Approaching Potato Harbor
Potato Harbor, mainland California in the back
Aftering admiring the sun-kissed golden mountains and cliffs towering above the deepest blue waters of the Channel, we began our hike back to catch our mid-afternoon boat back to Ventura. At the junction with the coastal trail that we had come on, we veered right and continued on the wider road, which took us inland and gave us views of rolling hills of brown grass and gnarled trees growing in the shadier canyons. The trail became rocky at times and eventually began a gradual descent from the clifftop plateau into the canyon of Scorpion Ranch.

Interior Santa Cruz
At the end of the trail, we found ourselves in the verdant valley of Scorpion Ranch, where lilies grew by a stream.
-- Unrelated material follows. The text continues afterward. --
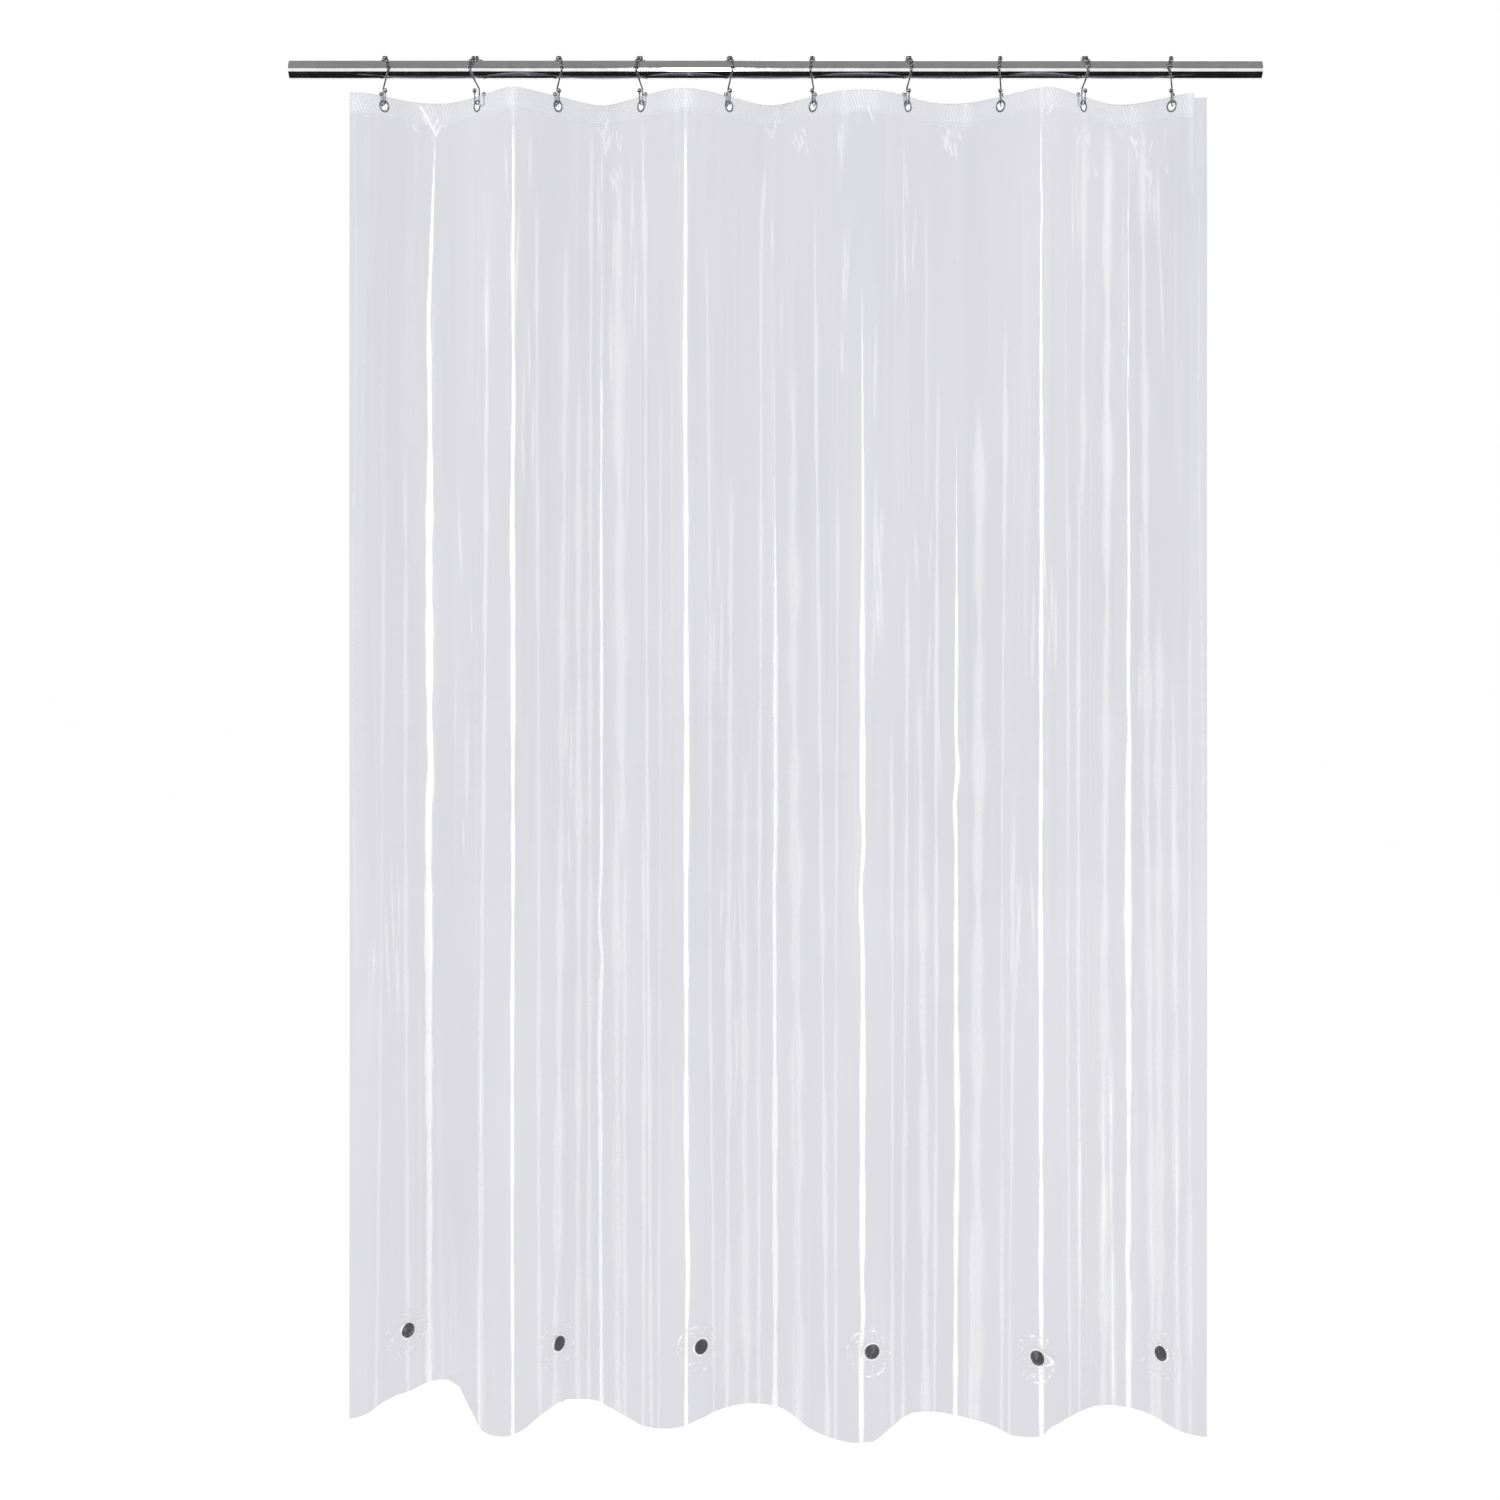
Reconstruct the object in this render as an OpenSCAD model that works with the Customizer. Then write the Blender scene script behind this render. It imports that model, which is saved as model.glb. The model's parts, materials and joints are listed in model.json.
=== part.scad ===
// Clear shower curtain on a straight rod: ten double roller hooks carry a folded film
// through ten metal eyelets, and six sealed magnets weight its bottom edge.
// Origin: middle of the rod's axis. X runs along the rod, -Y faces the room, Z is up.

/* [Rod] */
// Length of the rod
rod_len = 1335; // [1250:5:1800]
// Outside diameter of the rod
rod_d = 25.4; // [22:0.2:26]
// Wall thickness of the rod tube
rod_wall = 1; // [0.6:0.1:2]

/* [Film] */
// Height of the film, from top edge to bottom edge
film_h = 1829; // [1200:1:2000]
// Thickness of one layer of film
film_t = 0.3; // [0.2:0.05:0.5]
// Height of the folded and welded band along the top edge
header_h = 30; // [26:1:50]
// Distance between neighbouring eyelets, measured along the film
eyelet_pitch = 158; // [150:1:165]
// Film beyond the first and the last eyelet
side_margin = 51; // [40:1:55]
// Angle of the film to the rod at each eyelet
wave_slope = 48; // [40:1:50]
// How flat the film stays before it turns, for each fold: low is a round wave, high a sharp pleat
fold_flatness = [2.1, 11, 7.3, 3.5, 6.2, 1.7, 2.1, 7.3, 3.5]; // [1.6:0.1:12]
// The same for the two loose side flaps
flap_flatness = 1.4; // [1:0.1:4]
// Gap between neighbouring panels at each fold, wide enough for the header's corners as the folds close
fold_gap = 1.2; // [0.4:0.1:1.6]
// How far the middle of the row of hooks sits from the middle of the rod
row_shift = 3.5; // [-20:0.5:20]

/* [Eyelets] */
// Height of the eyelet centres, below the rod's axis
eyelet_drop = 49.5; // [48:0.5:52]
// Distance from the film's top edge to the eyelet centres
eyelet_inset = 13.7; // [12:0.1:15]
// Clear hole through an eyelet
eyelet_hole_d = 11.6; // [11:0.1:12.5]
// Outside diameter of an eyelet's flange
eyelet_d = 17; // [16:0.5:19]
// Thickness of one flange
flange_t = 0.45; // [0.3:0.05:0.6]

/* [Hooks] */
// Wire diameter
wire_d = 2.4; // [2:0.1:2.6]
// Radius of the wire loop that goes over the rod
loop_r = 19.3; // [19:0.1:21]
// Diameter of a roller bead
bead_d = 6.4; // [5:0.1:6.4]
// Diameter of a bead's bore
bead_bore = 3.2; // [3:0.1:3.6]
// Diameter of the ball at the end of each J
ball_d = 6.4; // [4:0.1:7]
// Inside-to-centre radius of each J
j_r = 5.8; // [5.6:0.1:6.5]
// Gap between a J's wire and the top of the eyelet's hole
hang_gap = 2; // [1.6:0.1:2.4]
// Turn of each hook about its vertical line, towards the side that its film faces
hook_turn = [25, 25, 20, 18, 15, 12, 12, 11, 14, 18]; // [0:1:27]

/* [Magnets] */
// Diameter of a magnet
magnet_d = 20; // [12:1:24]
// Thickness of a magnet
magnet_t = 2.5; // [1.5:0.1:4]
// Panel that carries each magnet
magnet_panel = [1, 3, 5, 7, 8, 10]; // [1:1:10]
// Distance of each magnet along the film from its panel's eyelet
magnet_along = [38, 0, -55, -66, 65, -16]; // [-66:1:66]
// Height of each magnet's centre above the film's bottom edge
magnet_height = [121, 114, 126, 119, 114, 95]; // [60:1:150]
// Gap between a magnet and the film that it lies against
magnet_gap = 0.8; // [0.6:0.1:1.5]

/* [Hidden] */
panels = len(hook_turn);
half_steps = 8;   // flat facets from an eyelet to the next fold
flap_steps = 5;   // flat facets from an outer eyelet to the side edge
half_len = eyelet_pitch / 2;

bead_clearance = 0.4;   // between the top bead and the rod
loop_drop = loop_r - rod_d / 2 - bead_d / 2 - bead_clearance;
front_end = 80;    // angle from the top of the loop to the end of its front part
back_end = 48;     // angle from the top of the loop to its free back end
side_bead_angles = [-30, 27, 54, 77];
turn_r = 8;        // bend below the front of the loop
stem_bend_r = 6;   // bend into the stem
slant = 52;        // angle of the slanting wire to the vertical

film_top = eyelet_inset - eyelet_drop;
film_bottom = film_top - film_h;
header_t = 2 * film_t;
hairline = 0.05;   // between the flat strips that make up a panel
barrel_r = eyelet_hole_d / 2 + 0.7;   // outside of the eyelet's barrel
hole_clearance = 0.1;   // between the barrel and the hole through the film
rim_in = 0.5;      // an eyelet flange's slope, at its hole
rim_out = 0.6;     // and at its outer edge
j_bottom = eyelet_hole_d / 2 - eyelet_drop - hang_gap - wire_d / 2;
j_centre = j_bottom + j_r;
ball_rise = 11.6;  // from a J's centre up to its ball
ball_z = j_centre + ball_rise;
stop_d = 4;        // ball on the free end of the loop
past = 1;          // how far a cutting shape goes past what it cuts, at each end
steel = [0.74, 0.75, 0.77];
dark_steel = [0.55, 0.56, 0.58];
clear_film = [0.87, 0.87, 0.9, 0.45];
magnet_grey = [0.28, 0.28, 0.3];

function two_digits(k) = k < 10 ? str("0", k) : str(k);
function name(stem, k) = str(stem, "_", two_digits(k));

// ---- the film's plan: straight facets whose angle falls from wave_slope to nothing ----

// the angle in half degrees, so that facets which hardly differ come out as one
function facet_angle(i, steps, flatness) =
    wave_slope - round(2 * wave_slope * pow(i / (steps - 0.5), flatness)) / 2;

// points from an eyelet outwards to a fold or a side edge
function half_plan(length, steps, flatness) = [
    for (i = 0, p = [0, 0]; i <= steps;
         p = p + length / steps * [cos(facet_angle(i, steps, flatness)),
                                   sin(facet_angle(i, steps, flatness))],
         i = i + 1) p
];

// a point at a distance along such a plan, with the plan's angle there
function on_half_plan(distance, length, steps, flatness) =
    let (plan = half_plan(length, steps, flatness),
         i = min(floor(distance / length * steps), steps - 1),
         a = facet_angle(i, steps, flatness),
         rest = distance - i * length / steps)
    [plan[i].x + rest * cos(a), plan[i].y + rest * sin(a), a];

function flatness_right(k) = k == panels ? flap_flatness : fold_flatness[k - 1];
function flatness_left(k) = k == 1 ? flap_flatness : fold_flatness[k - 2];
function length_right(k) = k == panels ? side_margin : half_len;
function length_left(k) = k == 1 ? side_margin : half_len;
function steps_right(k) = k == panels ? flap_steps : half_steps;
function steps_left(k) = k == 1 ? flap_steps : half_steps;
function right_plan(k) = half_plan(length_right(k), steps_right(k), flatness_right(k));
function left_plan(k) = half_plan(length_left(k), steps_left(k), flatness_left(k));

function last(v) = v[len(v) - 1];
function hook_gap(k) = 2 * last(half_plan(half_len, half_steps, fold_flatness[k - 1])).x;
hook_offsets = [for (k = 1, x = 0; k <= panels; x = x + (k < panels ? hook_gap(k) : 0), k = k + 1) x];
function hook_x(k) = row_shift + hook_offsets[k - 1] - last(hook_offsets) / 2;
// odd panels run backwards as they go right, even panels run forwards
function way(k) = k % 2 == 1 ? 1 : -1;

// a plan whose end stops short of the fold by half the gap
function trimmed(plan) =
    let (n = len(plan), step = plan[n - 1] - plan[n - 2])
    [for (i = [0 : n - 1]) i < n - 1 ? plan[i] : plan[i] - fold_gap / 2 * step / norm(step)];

function panel_plan(k) =
    let (left = trimmed(left_plan(k)), right = trimmed(right_plan(k)), n = len(left))
    bends_only([for (p = concat([for (i = [n - 1 : -1 : 1]) -left[i]], right)) [p.x, way(k) * p.y]]);

function direction(a, b) = (b - a) / norm(b - a);
// a plan's two ends and the points at which it bends
function bends_only(plan) = [
    for (i = [0 : len(plan) - 1])
        if (i == 0 || i == len(plan) - 1
            || norm(direction(plan[i - 1], plan[i]) - direction(plan[i], plan[i + 1])) > 0.001)
            plan[i]
];
function side_of(plan, d) = [
    for (i = [0 : len(plan) - 1])
        let (before = direction(plan[max(i - 1, 0)], plan[max(i, 1)]),
             after = direction(plan[min(i, len(plan) - 2)], plan[min(i + 1, len(plan) - 1)]),
             mean = (before + after) / norm(before + after))
        plan[i] + d * [-mean.y, mean.x]
];

// flat upright strips along a plan, parted by a hairline at each bend
module strips(plan, thickness, low, high) {
    near_side = side_of(plan, thickness / 2);
    far_side = side_of(plan, -thickness / 2);
    for (i = [0 : len(plan) - 2]) {
        trim = hairline / 2 * direction(plan[i], plan[i + 1]);
        translate([0, 0, low])
            linear_extrude(height = high - low)
                polygon([near_side[i] + trim, near_side[i + 1] - trim,
                         far_side[i + 1] - trim, far_side[i] + trim]);
    }
}

module film_panel(k) {
    header_bottom = film_top - header_h;
    color(clear_film)
        translate([hook_x(k), 0, 0]) {
            strips(panel_plan(k), film_t, film_bottom, header_bottom - hairline);
            difference() {
                strips(panel_plan(k), header_t, header_bottom, film_top);
                facing_the_film(k)
                    cylinder(h = header_t + eyelet_d, r = barrel_r + hole_clearance, center = true, $fn = 64);
            }
        }
}

// moves a shape whose axis is Z to panel k's eyelet, square to the film there
module facing_the_film(k) {
    translate([0, 0, -eyelet_drop])
        rotate([90, 0, way(k) * wave_slope])
            children();
}

module eyelet(k) {
    grip = header_t / 2;
    outer = grip + flange_t;
    hole_r = eyelet_hole_d / 2;
    color(steel)
        translate([hook_x(k), 0, 0])
            facing_the_film(k)
                rotate_extrude($fn = 64)
                    polygon([
                        [hole_r, -grip], [hole_r + rim_in, -outer], [eyelet_d / 2 - rim_out, -outer],
                        [eyelet_d / 2, -grip], [barrel_r, -grip], [barrel_r, grip],
                        [eyelet_d / 2, grip], [eyelet_d / 2 - rim_out, outer], [hole_r + rim_in, outer],
                        [hole_r, grip]
                    ]);
}

module magnet(m) {
    k = magnet_panel[m - 1];
    along = magnet_along[m - 1];
    right = along >= 0;
    spot = right
        ? on_half_plan(along, length_right(k), steps_right(k), flatness_right(k))
        : on_half_plan(-along, length_left(k), steps_left(k), flatness_left(k));
    hand = right ? 1 : -1;
    off = film_t / 2 + magnet_gap;
    edge = 0.4;
    color(magnet_grey)
        translate([hook_x(k) + hand * spot.x, way(k) * hand * spot.y, film_bottom + magnet_height[m - 1]])
            rotate([90, 0, way(k) * spot.z])
                translate([0, 0, off])
                    rotate_extrude($fn = 64)
                        polygon([
                            [0, 0], [magnet_d / 2 - edge, 0], [magnet_d / 2, edge],
                            [magnet_d / 2, magnet_t - edge], [magnet_d / 2 - edge, magnet_t],
                            [0, magnet_t]
                        ]);
}

module curtain_rod() {
    color(steel)
        rotate([0, 90, 0])
            difference() {
                cylinder(h = rod_len, d = rod_d, center = true, $fn = 128);
                cylinder(h = rod_len + 2 * past, d = rod_d - 2 * rod_wall, center = true, $fn = 128);
            }
}

// ---- hooks, drawn flat: local X is towards the front, local Y is up ----

module on_hook(k) {
    translate([hook_x(k), 0, 0])
        rotate([90, 0, way(k) * hook_turn[k - 1] - 90])
            children();
}

// wire along an arc of a circle, from one angle to another
module arc_wire(centre, r, from, to) {
    translate([centre.x, centre.y, 0])
        rotate([0, 0, from])
            rotate_extrude(angle = to - from, $fn = 96)
                translate([r, 0])
                    circle(d = wire_d, $fn = 32);
}

module straight_wire(a, b) {
    translate([a.x, a.y, 0])
        rotate([0, 90, atan2(b.y - a.y, b.x - a.x)])
            cylinder(h = norm(b - a), d = wire_d, $fn = 32);
}

module ball(at, d) {
    translate([at.x, at.y, 0])
        sphere(d = d, $fn = 48);
}

module hook_wire(k) {
    loop_c = [0, -loop_drop];
    turn_c = loop_c + (loop_r - turn_r) * [sin(front_end), cos(front_end)];
    slant_top = turn_c + turn_r * [cos(slant), -sin(slant)];
    stem = -j_r;
    bend_in = stem_bend_r * (1 - cos(slant));
    run = (slant_top.x - stem - bend_in) / sin(slant);
    slant_low = slant_top - run * [sin(slant), cos(slant)];
    stem_top = [stem, slant_low.y - stem_bend_r * sin(slant)];
    free_end = loop_c + loop_r * [-sin(back_end), cos(back_end)];
    color(steel)
        on_hook(k)
            union() {
                arc_wire(loop_c, loop_r, 90 - front_end, 90 + back_end);
                ball(free_end, stop_d);
                arc_wire(turn_c, turn_r, -slant, 90 - front_end);
                straight_wire(slant_low, slant_top);
                arc_wire([stem + stem_bend_r, stem_top.y], stem_bend_r, 180 - slant, 180);
                straight_wire([stem, j_centre], stem_top);
                arc_wire([0, j_centre], j_r, 180, 360);
                straight_wire([j_r, j_centre], [j_r, ball_z]);
                ball([j_r, ball_z], ball_d);
                arc_wire([2 * stem, j_centre], j_r, 180, 360);
                straight_wire([3 * stem, j_centre], [3 * stem, ball_z]);
                ball([3 * stem, ball_z], ball_d);
            }
}

// a bead on the loop, at an angle forwards from its top
module bead(angle) {
    translate([loop_r * sin(angle), loop_r * cos(angle) - loop_drop, 0])
        rotate([0, 90, -angle])
            difference() {
                sphere(d = bead_d, $fn = 48);
                cylinder(h = bead_d + 2 * past, d = bead_bore, center = true, $fn = 32);
            }
}

module top_roller(k) {
    color(dark_steel)
        on_hook(k)
            bead(0);
}

module side_rollers(k) {
    color(dark_steel)
        on_hook(k)
            for (angle = side_bead_angles)
                bead(angle);
}

curtain_rod();
for (k = [1 : panels]) {
    hook_wire(k);
    top_roller(k);
    side_rollers(k);
    film_panel(k);
    eyelet(k);
}
for (m = [1 : len(magnet_panel)])
    magnet(m);
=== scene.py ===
import json
import math

import bpy
import numpy as np
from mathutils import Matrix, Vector


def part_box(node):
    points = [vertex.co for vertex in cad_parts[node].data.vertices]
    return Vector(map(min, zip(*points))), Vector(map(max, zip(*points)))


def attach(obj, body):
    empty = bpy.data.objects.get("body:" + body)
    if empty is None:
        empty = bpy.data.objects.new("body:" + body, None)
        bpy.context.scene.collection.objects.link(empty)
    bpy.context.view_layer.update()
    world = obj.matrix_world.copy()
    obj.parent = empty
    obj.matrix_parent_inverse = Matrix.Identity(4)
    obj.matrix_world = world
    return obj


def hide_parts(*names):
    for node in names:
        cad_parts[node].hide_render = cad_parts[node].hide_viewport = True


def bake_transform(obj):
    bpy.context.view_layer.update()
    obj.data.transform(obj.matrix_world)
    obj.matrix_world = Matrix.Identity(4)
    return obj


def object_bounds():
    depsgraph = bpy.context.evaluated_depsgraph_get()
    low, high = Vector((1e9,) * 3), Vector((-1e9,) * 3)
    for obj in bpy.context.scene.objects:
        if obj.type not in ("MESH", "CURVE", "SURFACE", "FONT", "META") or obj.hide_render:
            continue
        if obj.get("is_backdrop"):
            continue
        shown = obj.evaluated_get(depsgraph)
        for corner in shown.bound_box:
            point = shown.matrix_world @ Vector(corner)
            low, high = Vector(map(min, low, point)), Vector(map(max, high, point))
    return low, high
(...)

We walked through a campground in the valley and arrived at the Ranch itself, which had now been converted into a visitor center of sorts. While wandering about the ranch area before boarding our boat back to the mainland, we spotted a Channel Islands Fox, one of the many species endemic to the islands.

Channel Islands Fox
Little did we know that seeing the fox at the end of our hike was only the beginning of our exciting wildlife viewing that day. After boarding an Island Packers boat for our journey back to Ventura and venturing far out into the waters between Santa Cruz and the mainland, we looked back towards the island and saw a pod of dolphins following in our wake.

Dolphins from the boat ride back
We arrived in Ventura with just enough time to watch the sun set on the Channel and check out the visitor center before heading back to LA. The hike to Potato Harbor was easy, but certainly worth the price of a boat ride out to check out the wild and beautiful coast of this unique national park.